> **Data excerpt**
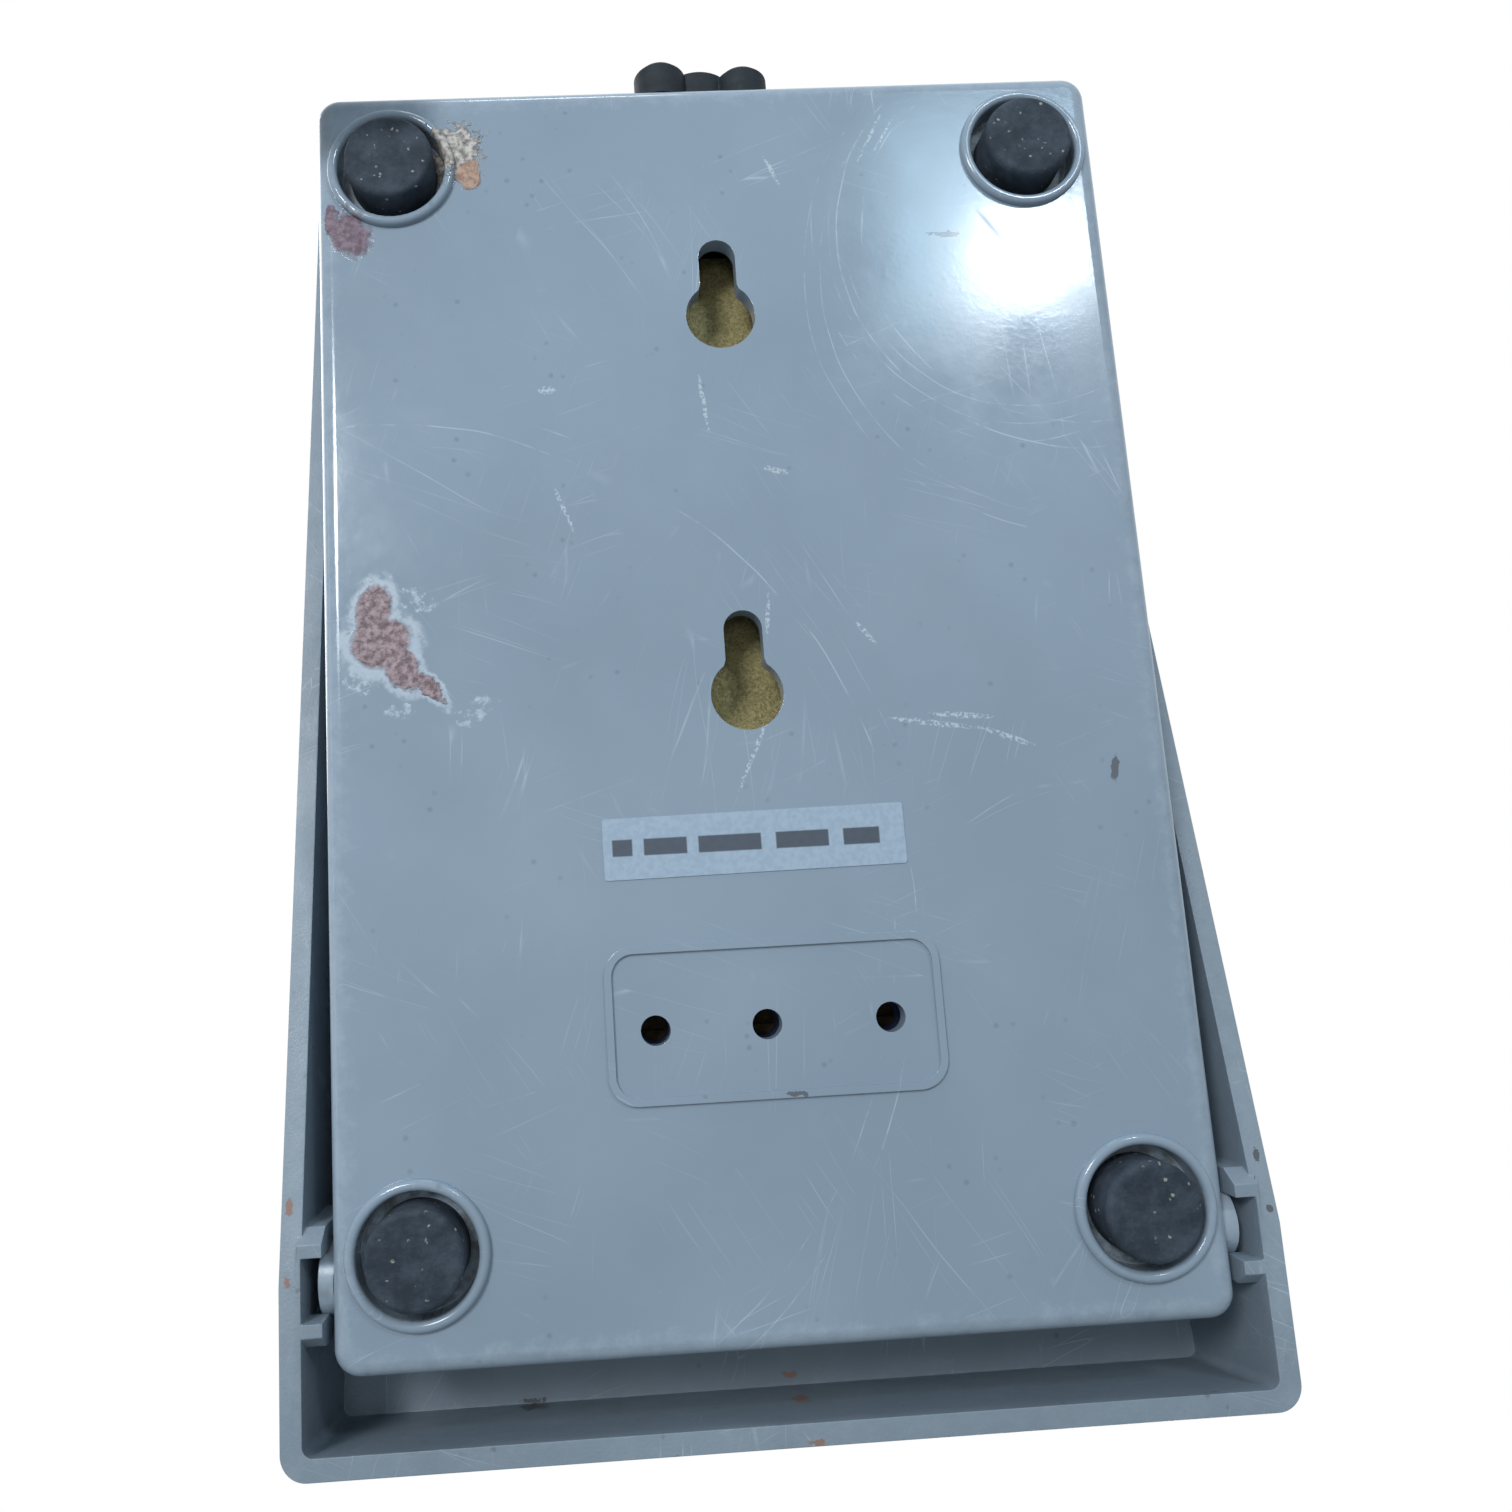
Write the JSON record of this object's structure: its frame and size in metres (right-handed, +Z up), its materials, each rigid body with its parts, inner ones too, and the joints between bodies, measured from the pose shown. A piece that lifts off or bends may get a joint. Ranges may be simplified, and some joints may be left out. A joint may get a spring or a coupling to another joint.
{
  "type": "treadle foot pedal",
  "caption": "Treadle foot pedal: a flat base on rubber feet with keyholes, and a sprung treadle that turns on side studs near the heel and moves a magnet plunger over a sensor board.",
  "frame": {"origin": "on the floor under the middle of the whole part's width and length", "axes": "+Z up, +Y from the heel and pivot end to the toe and cable gland end, X across; the part stands on its four feet"},
  "size_m": [0.1154, 0.18, 0.0543],
  "materials": {
    "grey_abs": "satin blue-grey ABS, scratched",
    "foot_rubber": "matt moulded rubber",
    "steel_screws": "zinc plated",
    "label_film": "silver-white label film",
    "yellow_steel": "yellow passivated steel",
    "board_green": "solder mask",
    "blue_plastic": "moulded",
    "brass": "machined",
    "black_plastic": "moulded nylon",
    "green_plastic": "moulded",
    "stud_plastic": "moulded acetal",
    "white_plastic": "acetal",
    "magnet_nickel": "nickel plated",
    "spring_steel": "drawn wire",
    "mat_rubber": "ribbed rubber"
  },
  "bodies": {
    "base": {"base_tray": "grey_abs", "base_deck": "grey_abs", "foot_heel_left": "foot_rubber", "foot_heel_right": "foot_rubber", "foot_toe_left": "foot_rubber", "foot_toe_right": "foot_rubber", "case_screws": "steel_screws", "serial_label": "label_film", "ballast_plate": "yellow_steel", "ballast_screws": "steel_screws", "circuit_board": "board_green", "board_screws": "steel_screws", "trimmer_left": "blue_plastic", "trimmer_centre": "blue_plastic", "trimmer_right": "blue_plastic", "hall_sensor": "black_plastic", "amplifier_chip": "black_plastic", "capacitor": "blue_plastic", "terminal_block": "green_plastic", "terminal_screws": "steel_screws", "gland_body": "black_plastic", "gland_seal": "foot_rubber", "gland_locknut": "black_plastic", "pivot_stud_left": "stud_plastic", "pivot_stud_right": "stud_plastic", "plunger_spring": "spring_steel", "return_spring_left": "spring_steel", "return_spring_right": "spring_steel", "down_stop_left": "foot_rubber", "down_stop_right": "foot_rubber", "rest_pad_left": "foot_rubber", "rest_pad_right": "foot_rubber"},
    "treadle": {"treadle_shell": "grey_abs", "treadle_mat": "mat_rubber"},
    "plunger": {"plunger": "white_plastic", "plunger_magnet": "magnet_nickel"},
    "gland_nut": {"gland_nut": "black_plastic"},
    "trimmer_screw_left": {"trimmer_screw_left": "brass"},
    "trimmer_screw_centre": {"trimmer_screw_centre": "brass"},
    "trimmer_screw_right": {"trimmer_screw_right": "brass"}
  },
  "joints": [
    {"name": "treadle_hinge", "type": "hinge", "parent": "base", "child": "treadle", "pos_m": [0, -0.06677, 0.009], "axis": [-1, 0, 0], "range_deg": [0, 8], "stiffness_Nm_per_rad": 3, "springref_deg": -8.59, "deforming": ["return_spring_left", "return_spring_right", "plunger_spring"]},
    {"name": "plunger_slide", "type": "slide", "parent": "base", "child": "plunger", "axis": [0, 0, -1], "range_m": [0, 0.00714]},
    {"name": "gland_nut_turn", "type": "hinge", "parent": "base", "child": "gland_nut", "pos_m": [0, 0.08723, 0.0135], "axis": [0, 1, 0], "continuous": true},
    {"name": "trimmer_left_turn", "type": "hinge", "parent": "base", "child": "trimmer_screw_left", "pos_m": [0.0136, -0.04037, 0.0075], "axis": [0, 0, -1], "range_deg": [-135, 135]},
    {"name": "trimmer_centre_turn", "type": "hinge", "parent": "base", "child": "trimmer_screw_centre", "pos_m": [0.0004, -0.04037, 0.0075], "axis": [0, 0, -1], "range_deg": [-135, 135]},
    {"name": "trimmer_right_turn", "type": "hinge", "parent": "base", "child": "trimmer_screw_right", "pos_m": [-0.0143, -0.04037, 0.0075], "axis": [0, 0, -1], "range_deg": [-135, 135]}
  ],
  "couplings": [
    {"joint": "plunger_slide", "follows": "treadle_hinge", "m_per_rad": 0.048238}
  ]
}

> **Task details**
Repeat the material above in full, exactly as it stands.

> **Task output**
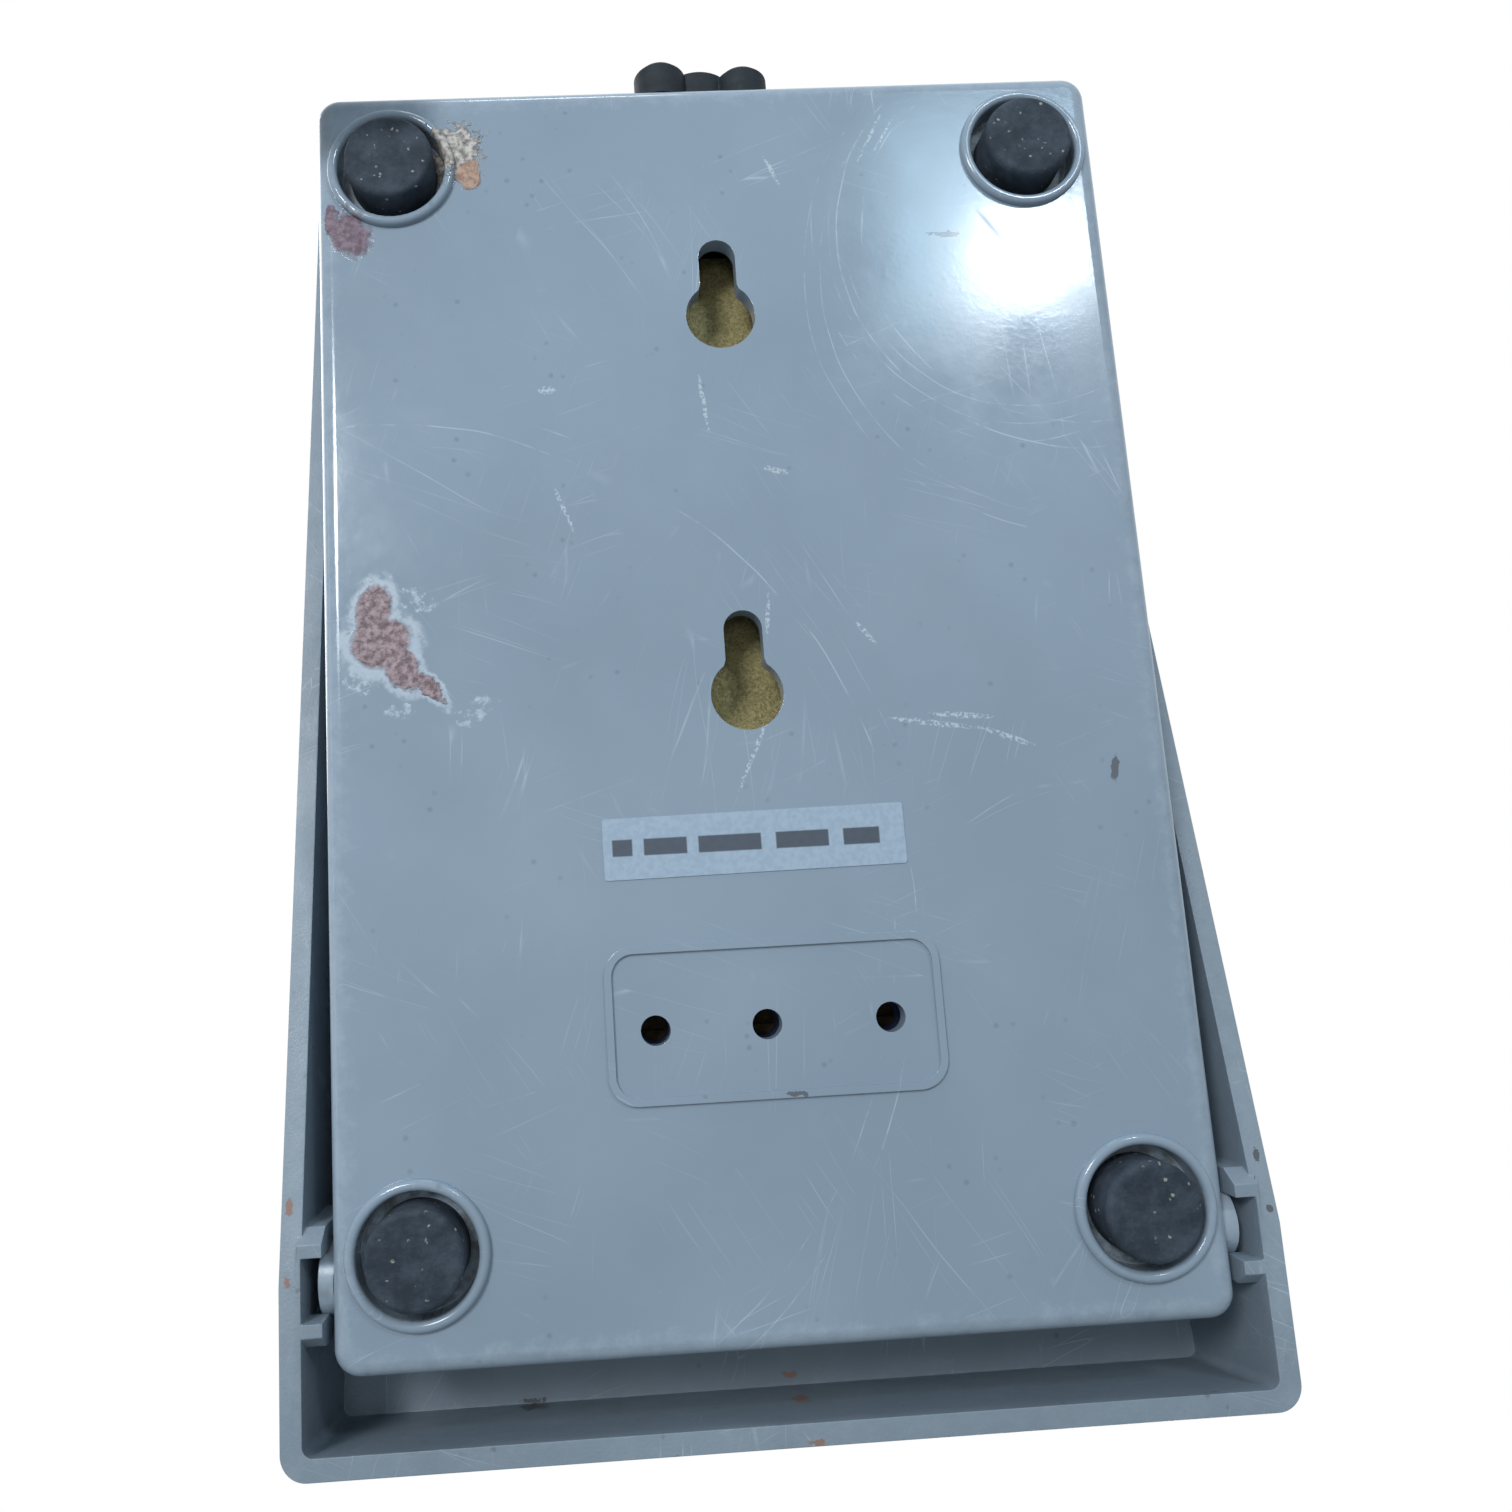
Write the JSON record of this object's structure: its frame and size in metres (right-handed, +Z up), its materials, each rigid body with its parts, inner ones too, and the joints between bodies, measured from the pose shown. A piece that lifts off or bends may get a joint. Ranges may be simplified, and some joints may be left out. A joint may get a spring or a coupling to another joint.
{
  "type": "treadle foot pedal",
  "caption": "Treadle foot pedal: a flat base on rubber feet with keyholes, and a sprung treadle that turns on side studs near the heel and moves a magnet plunger over a sensor board.",
  "frame": {"origin": "on the floor under the middle of the whole part's width and length", "axes": "+Z up, +Y from the heel and pivot end to the toe and cable gland end, X across; the part stands on its four feet"},
  "size_m": [0.1154, 0.18, 0.0543],
  "materials": {
    "grey_abs": "satin blue-grey ABS, scratched",
    "foot_rubber": "matt moulded rubber",
    "steel_screws": "zinc plated",
    "label_film": "silver-white label film",
    "yellow_steel": "yellow passivated steel",
    "board_green": "solder mask",
    "blue_plastic": "moulded",
    "brass": "machined",
    "black_plastic": "moulded nylon",
    "green_plastic": "moulded",
    "stud_plastic": "moulded acetal",
    "white_plastic": "acetal",
    "magnet_nickel": "nickel plated",
    "spring_steel": "drawn wire",
    "mat_rubber": "ribbed rubber"
  },
  "bodies": {
    "base": {"base_tray": "grey_abs", "base_deck": "grey_abs", "foot_heel_left": "foot_rubber", "foot_heel_right": "foot_rubber", "foot_toe_left": "foot_rubber", "foot_toe_right": "foot_rubber", "case_screws": "steel_screws", "serial_label": "label_film", "ballast_plate": "yellow_steel", "ballast_screws": "steel_screws", "circuit_board": "board_green", "board_screws": "steel_screws", "trimmer_left": "blue_plastic", "trimmer_centre": "blue_plastic", "trimmer_right": "blue_plastic", "hall_sensor": "black_plastic", "amplifier_chip": "black_plastic", "capacitor": "blue_plastic", "terminal_block": "green_plastic", "terminal_screws": "steel_screws", "gland_body": "black_plastic", "gland_seal": "foot_rubber", "gland_locknut": "black_plastic", "pivot_stud_left": "stud_plastic", "pivot_stud_right": "stud_plastic", "plunger_spring": "spring_steel", "return_spring_left": "spring_steel", "return_spring_right": "spring_steel", "down_stop_left": "foot_rubber", "down_stop_right": "foot_rubber", "rest_pad_left": "foot_rubber", "rest_pad_right": "foot_rubber"},
    "treadle": {"treadle_shell": "grey_abs", "treadle_mat": "mat_rubber"},
    "plunger": {"plunger": "white_plastic", "plunger_magnet": "magnet_nickel"},
    "gland_nut": {"gland_nut": "black_plastic"},
    "trimmer_screw_left": {"trimmer_screw_left": "brass"},
    "trimmer_screw_centre": {"trimmer_screw_centre": "brass"},
    "trimmer_screw_right": {"trimmer_screw_right": "brass"}
  },
  "joints": [
    {"name": "treadle_hinge", "type": "hinge", "parent": "base", "child": "treadle", "pos_m": [0, -0.06677, 0.009], "axis": [-1, 0, 0], "range_deg": [0, 8], "stiffness_Nm_per_rad": 3, "springref_deg": -8.59, "deforming": ["return_spring_left", "return_spring_right", "plunger_spring"]},
    {"name": "plunger_slide", "type": "slide", "parent": "base", "child": "plunger", "axis": [0, 0, -1], "range_m": [0, 0.00714]},
    {"name": "gland_nut_turn", "type": "hinge", "parent": "base", "child": "gland_nut", "pos_m": [0, 0.08723, 0.0135], "axis": [0, 1, 0], "continuous": true},
    {"name": "trimmer_left_turn", "type": "hinge", "parent": "base", "child": "trimmer_screw_left", "pos_m": [0.0136, -0.04037, 0.0075], "axis": [0, 0, -1], "range_deg": [-135, 135]},
    {"name": "trimmer_centre_turn", "type": "hinge", "parent": "base", "child": "trimmer_screw_centre", "pos_m": [0.0004, -0.04037, 0.0075], "axis": [0, 0, -1], "range_deg": [-135, 135]},
    {"name": "trimmer_right_turn", "type": "hinge", "parent": "base", "child": "trimmer_screw_right", "pos_m": [-0.0143, -0.04037, 0.0075], "axis": [0, 0, -1], "range_deg": [-135, 135]}
  ],
  "couplings": [
    {"joint": "plunger_slide", "follows": "treadle_hinge", "m_per_rad": 0.048238}
  ]
}